La mise à jour de la tricherie de Lance Armstrong lors du Tour de France 1999, première victoire à partir de laquelle il a fondé sa domination sur le cyclisme, est un rude coup, un de plus, porté à ce sport plus que centenaire, magnifique, aujourd'hui totalement décrédibilisé. Après le séisme de 1998, ce qui était présenté comme le plus grand exploit du sport, la victoire d'un survivant du cancer, s'avère être l'arnaque du siècle sans que personne ne soit vraiment surpris.
Frederic Waringuez
Les relations entre Leblanc et Armstrong virent à l'orageux...Depuis 1998 et le séisme de l'affaire Festina qui a révélé la réalité d'un cyclisme gangrené par le dopage, la suspicion accompagne le peloton 365 jours par an. Les contrôles anti-dopage de plus en plus performants, voire les interventions policières, apportent régulièrement des preuves qui démontrent que le dopage est encore largement ancré dans le cyclisme. Ces dernières semaines, Dario Frigo et Fabrizio Guidi ont été épinglés. La routine... Le cas Armstrong sort de l'ordinaire sur le fond et sur la forme. Sur le fond parce que l'Américain est un champion au palmarès hors-normes et sur la forme parce que, si les preuves apportées par L'Equipe semblent irréfutables, elles sont de nature à être contestées, ce que le Texan ne se prive pas de faire.
Plus que la mise en évidence d'un énième cas de dopage, c'est le mythe que l'Américain a bâti sur son histoire personnelle hors du commun qui est remis aujourd'hui en cause. Non, l'homme qui a survécu au cancer, n'a pas, deux ans plus tard, remporté le Tour de France par la seule force de son caractère et grâce à sa fréquence de pédalage. A l'époque, l'exploit du Texan avait suscité beaucoup d'interrogations alors que l'on courait sur les ruines de 1998. Le Tour qui, un an auparavant, était au bord du gouffre, s'était alors emparé du joli conte de fées comme une aubaine.
Non-dits et suspicions
C'était inespéré en effet, alors que l'ambiance entre coureurs et journalistes était détestable, de disposer d'une si belle histoire pour oublier les vilains moutons noirs de Festina. Et Jean-Marie Leblanc, qui continue de faire rire par son angélisme et sa naïveté, lui qui se trouve au plus près de la chose cycliste et qui fut coureur lui-même, a beau jeu aujourd'hui de réclamer des comptes à l'Américain qu'il avait accueilli à bras ouverts, comme un soldat abandonné accueille la cavalerie venue sauver une situation perdue.
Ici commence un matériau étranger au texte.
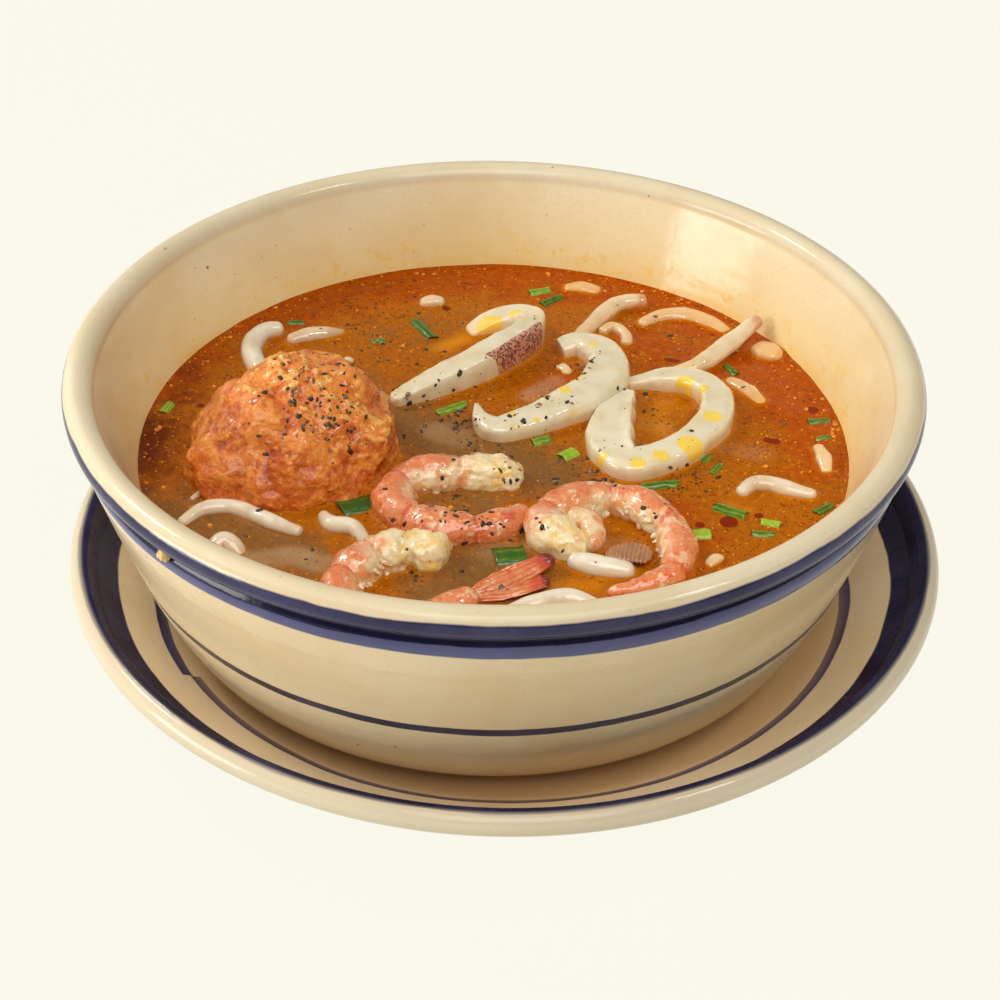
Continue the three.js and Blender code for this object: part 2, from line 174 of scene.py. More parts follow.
class Paint:
    """One material's node tree, with short ways to add to it. Its patterns are in millimetres."""

    # the sockets of a Mix node for colours
    FIRST, SECOND, MIXED = 6, 7, 2
    # how the specks' sizes differ, how sharp their edges are, and how softly their share ends
    SPREAD, LEAST, CORE, SHARE_EDGE = 0.8, 0.5, 0.6, 0.02

    def __init__(self, name: str) -> None:
        """Starts an empty material.

        Args:
            name: the material's name.
        """
        self.material = bpy.data.materials.new(name)
        self.material.use_nodes = True
        self.tree = self.material.node_tree
        self.tree.nodes.clear()
        coordinates = self.node("TexCoord")
        self.place = self.value(self.node(
            "VectorMath", {"operation": "MULTIPLY"},
            {0: self.value(coordinates, "Object"), 1: (1 / MM,) * 3},
        ))

    def node(self, kind: str, settings: dict | None = None, inputs: dict | None = None) -> bpy.types.Node:
        """Adds a node.

        Args:
            kind: the node's type, without the word that all shader nodes start with.
            settings: its own settings, which are set first.
            inputs: numbers, colours or Values for its sockets, by name or index.

        Returns:
            The new node.
        """
        made = self.tree.nodes.new("ShaderNode" + kind)
        for name, setting in (settings or {}).items():
            setattr(made, name, setting)
        for key, content in (inputs or {}).items():
            if isinstance(content, Value):
                self.tree.links.new(content.socket, made.inputs[key])
            else:
                made.inputs[key].default_value = content
        return made

    def value(self, node: bpy.types.Node, output: int | str = 0) -> Value:
        """Wraps one of a node's outputs."""
        return Value(self, node.outputs[output])

    def named(self, attribute: str) -> Value:
        """Reads a number that the mesh holds for each of its points."""
        return self.value(self.node("Attribute", {"attribute_name": attribute}), "Fac")

    def axes(self) -> tuple[Value, Value, Value]:
        """Gives the three coordinates of the place, in millimetres."""
        parts = self.node("SeparateXYZ", inputs={0: self.place})
        return self.value(parts, 0), self.value(parts, 1), self.value(parts, 2)

    def scaled(self, pitch: float, stretch: Place) -> Value:
        """Gives the place in steps of a pitch, drawn out along an axis by its stretch."""
        scale = tuple(1 / (pitch * part) for part in stretch)
        return self.value(self.node("VectorMath", {"operation": "MULTIPLY"}, {0: self.place, 1: scale}))

    def clouds(
        self, pitch: float, detail: float = 2.0, rough: float = 0.5, stretch: Place = (1, 1, 1)
    ) -> Value:
        """Gives a soft irregular pattern.

        Args:
            pitch: the size of its largest patches.
            detail: how many finer layers it has.
            rough: how strong the finer layers are.
            stretch: how far it is drawn out along each axis.

        Returns:
            Its strength, from about 0.3 to 0.7.
        """
        return self.value(self.node("TexNoise", inputs={
            "Vector": self.scaled(pitch, stretch), "Scale": 1.0, "Detail": detail, "Roughness": rough,
        }))

    def cells(self, pitch: float) -> tuple[Value, Value]:
        """Strews centres through space.

        Args:
            pitch: how far apart they are.

        Returns:
            The distance to the nearest one in pitches, and a random number of its own.
        """
        found = self.node("TexVoronoi", inputs={"Vector": self.scaled(pitch, (1, 1, 1)), "Scale": 1.0})
        parts = self.node("SeparateColor", inputs={0: self.value(found, "Color")})
        return self.value(found, "Distance"), self.value(parts, 0)

    def specks(self, pitch: float, size: float, share: float) -> Value:
        """Gives small dots at a share of strewn centres.

        Args:
            pitch: how far apart the centres are.
            size: how large the dots are, in pitches.
            share: how many of the centres have a dot, from 0 to 1.

        Returns:
            1 on a dot and 0 elsewhere.
        """
        distance, chance = self.cells(pitch)
        own = distance / (chance * (self.SPREAD / share) + self.LEAST)
        return own.rise(size, size * self.CORE) * chance.rise(share, share - self.SHARE_EDGE)

    def blend(self, first: "Value | Colour", second: "Value | Colour", share: "Value | float") -> Value:
        """Mixes two colours by a share of the second."""
        inputs = {0: share, self.FIRST: first, self.SECOND: second}
        return self.value(self.node("Mix", {"data_type": "RGBA"}, inputs), self.MIXED)

    def finished(
        self, colour: "Value | Colour", roughness: "Value | float", relief: "Value | None" = None,
        **shader: object,
    ) -> bpy.types.Material:
        """Ends the tree in one shader.

        Args:
            colour: the base colour.
            roughness: the roughness of the surface.
            relief: its fine relief, in millimetres.
            shader: constants of the shader's other sockets; an underscore stands for a space.

        Returns:
            The material.
        """
        inputs = {"Base Color": colour, "Roughness": roughness}
        inputs.update({name.replace("_", " "): constant for name, constant in shader.items()})
        if relief is not None:
            inputs["Normal"] = self.value(self.node("Bump", inputs={"Distance": MM, "Height": relief}))
        shading = self.node("BsdfPrincipled", inputs=inputs)
        self.node("OutputMaterial", inputs={"Surface": self.value(shading)})
        return self.material


# ---------------------------------------------------------------- finishes


class Measure(Enum):
    """What tells where a dish's painted bands are."""

    HEIGHT = "height"
    RADIUS = "radius"


@dataclass(frozen=True)
class Band:
    """A hand-painted band of blue on a dish.

    Attributes:
        low: its lower or inner edge, in millimetres.
        high: its upper or outer edge.
        soft: how far its edges fade.
        depth: how dark the paint is, from 0 to 1.
        drift: how far it wanders once round the dish.
        sway: how much further down or in it lies on one side.
        toward: the direction of that side, in degrees.
    """

    low: float
    high: float
    soft: float = 0.3
    depth: float = 1.0
    drift: float = 0.0
    sway: float = 0.0
    toward: float = 0.0


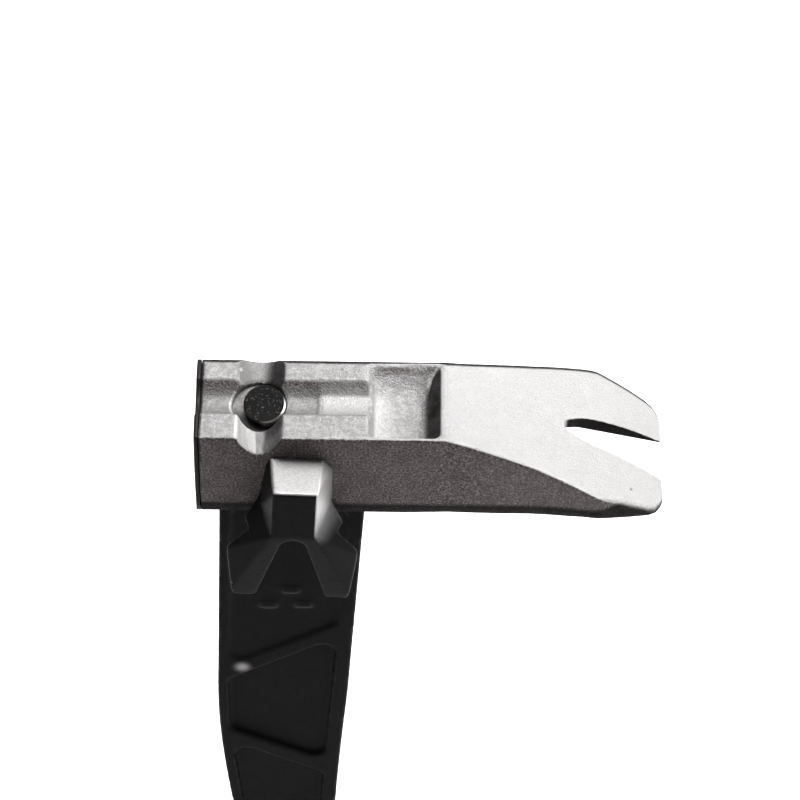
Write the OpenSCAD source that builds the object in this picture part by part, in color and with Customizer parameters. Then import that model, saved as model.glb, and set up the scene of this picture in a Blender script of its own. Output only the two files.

Depuis l'affaire Festina, le cyclisme est en effet devenu un jeu de dupes. La suspicion généralisée fait face à l'omerta légendaire du peloton, à peine moins opaque aujourd'hui qu'en 1998. Les anciens champions jouent la solidarité avec ceux d'aujourd'hui faisant mine de préférer regarder vers l'avenir quand on leur propose de s'intéresser à un passé récent effectivement pas tout rose. Laurent Fignon, si admirable autrefois sur son vélo, se scandalise aujourd'hui qu'on ose revenir six ans en arrière comme si son propre honneur était en jeu. Qu'y a-t-il de si gênant à traquer le dopage ? Pourquoi faudrait-il s'en accommoder ? Les tenants du politiquement correct s'offusquent ainsi qu'on puisse ne pas se satisfaire de la vérité officielle, celle délivrée par l'UCI à travers les contrôles réalisés, sans doute nombreux, mais encore loin d'être totalement efficaces.
Ce sont encore ces anciens, de Laurent Fignon à Laurent Jalabert, qui lors du dernier Tour de France, n'ont cessé de critiquer les coureurs, effarés par leur propre incapacité à suivre le rythme, qui parlaient d'un cyclisme à deux vitesses, préférant mettre l'absence de résultats des Français sur le compte d'un manque de travail... L'affaire Armstrong démontre aujourd'hui que les dopés, en 1999, sont encore passés entre les mailles du filet. Les cyniques, dénoncés dans un discours par l'Américain en conclusion de sa carrière après l'arrivée sur les Champs-Elysées en juillet dernier, persistent à penser que, malgré tous les progrès de la lutte anti-dopage, les mailles sont encore trop larges et que les tricheurs continuent de s'y engouffrer joyeusement, au point que la compétition cycliste, malheureusement, laisse encore trop souvent le goût d'une vaste supercherie.